-------- Data provided
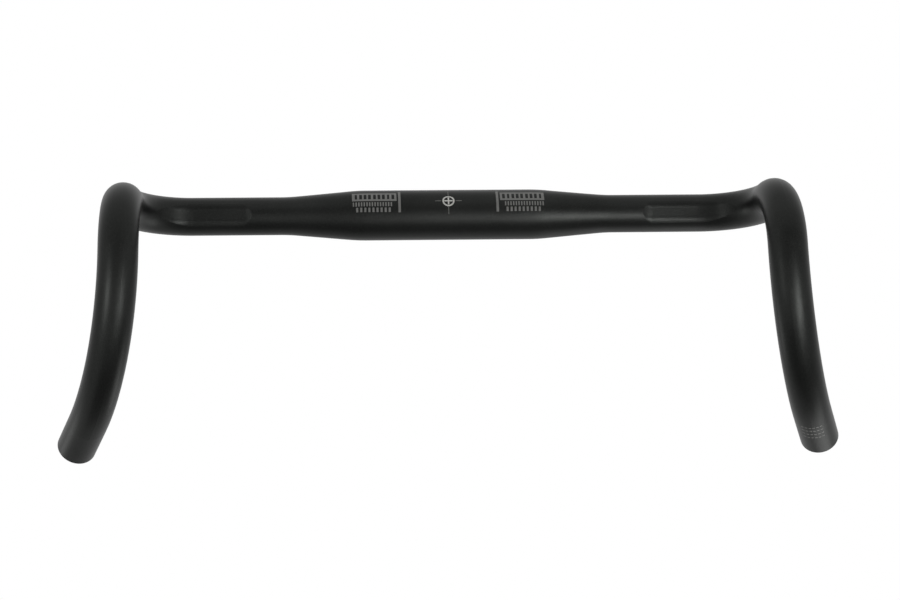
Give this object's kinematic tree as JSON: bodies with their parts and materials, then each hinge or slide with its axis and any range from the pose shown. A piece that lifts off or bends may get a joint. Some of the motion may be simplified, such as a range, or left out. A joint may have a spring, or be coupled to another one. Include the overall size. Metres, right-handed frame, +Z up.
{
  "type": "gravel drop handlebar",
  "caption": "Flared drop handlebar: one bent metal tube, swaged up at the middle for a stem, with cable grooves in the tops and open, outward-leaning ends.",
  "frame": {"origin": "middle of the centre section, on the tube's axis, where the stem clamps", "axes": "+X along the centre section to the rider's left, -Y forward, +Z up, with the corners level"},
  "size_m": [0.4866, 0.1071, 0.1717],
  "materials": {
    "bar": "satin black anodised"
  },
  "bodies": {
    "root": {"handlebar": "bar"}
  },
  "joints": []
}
----------------
== Requirement ==
Write the entire listing out again, word for word.

== Finished answer ==
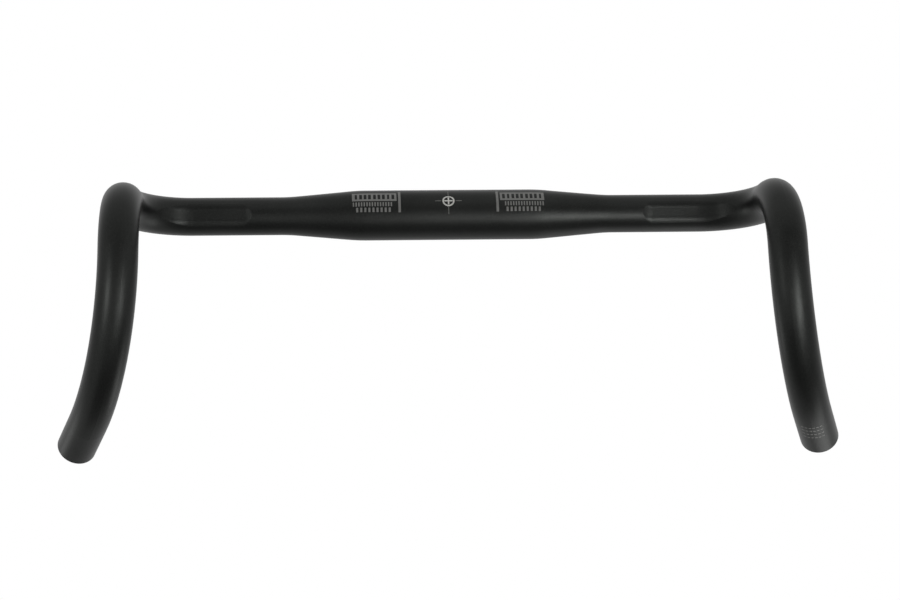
Give this object's kinematic tree as JSON: bodies with their parts and materials, then each hinge or slide with its axis and any range from the pose shown. A piece that lifts off or bends may get a joint. Some of the motion may be simplified, such as a range, or left out. A joint may have a spring, or be coupled to another one. Include the overall size. Metres, right-handed frame, +Z up.
{
  "type": "gravel drop handlebar",
  "caption": "Flared drop handlebar: one bent metal tube, swaged up at the middle for a stem, with cable grooves in the tops and open, outward-leaning ends.",
  "frame": {"origin": "middle of the centre section, on the tube's axis, where the stem clamps", "axes": "+X along the centre section to the rider's left, -Y forward, +Z up, with the corners level"},
  "size_m": [0.4866, 0.1071, 0.1717],
  "materials": {
    "bar": "satin black anodised"
  },
  "bodies": {
    "root": {"handlebar": "bar"}
  },
  "joints": []
}